By this stage I would be able to rule out most companies, for one reason or another. Often they would be in a sector that didn’t share enough synergies with our current business. On other occasions they would be extremely asset-heavy and require an investment that was greater than the return would warrant. Many owners would have unrealistic price expectations relative to the size, stability and profitability of their businesses, and could be ruled out even without viewing them. Others would be worth investigating further, but in the initial emails / phone discussions before the first in-person meeting, a fatal flaw like these would be found and that would be the end of the process. But this business had passed all of the initial filters.

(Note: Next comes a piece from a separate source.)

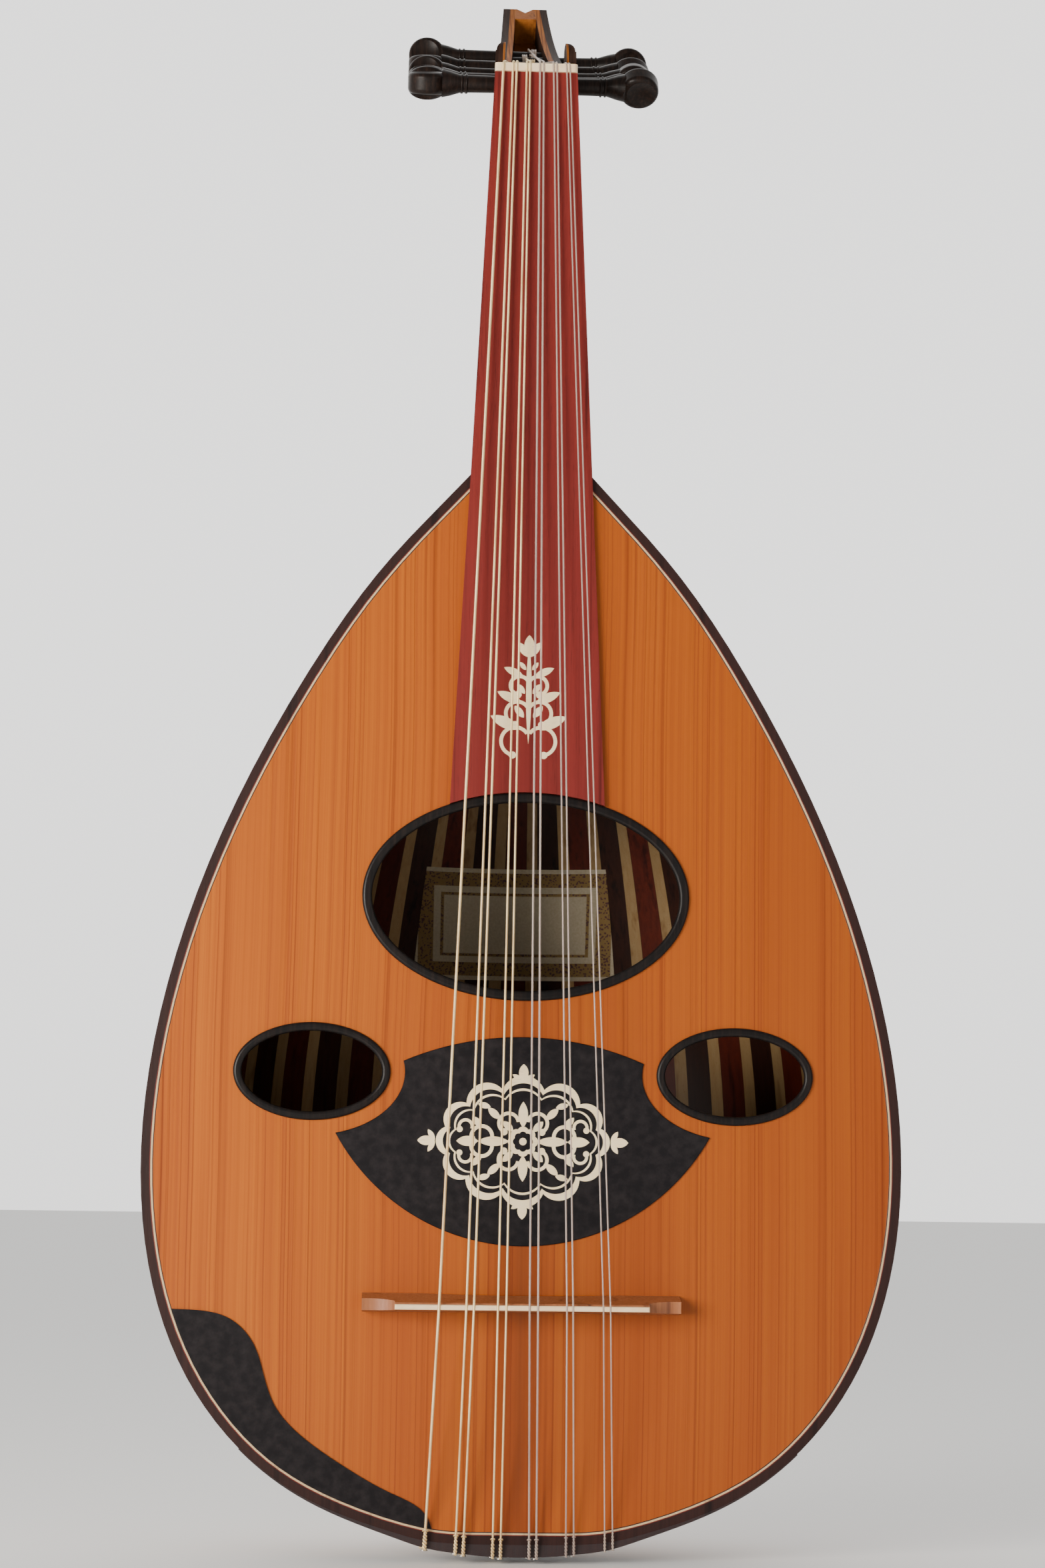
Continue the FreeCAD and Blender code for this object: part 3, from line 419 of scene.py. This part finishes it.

There were still huge areas where I needed more information, like profitability and the net asset position of the company. Typically I would have been able to gather this information already, from a combination of the filed accounts and the management accounts provided by the seller or the broker, but in this case the seller wasn’t prepared with any such information. His decision to sell had clearly been arrived at quite quickly, so I didn’t hold this against him. I could tell that he wanted to meet in person, both because it was easier for him to communicate that way, and so that he could assess me in much the same way as I wanted to assess him. So I decided not to press further for details of his company’s financial performance via email, and instead just proceed with the meeting as the next step.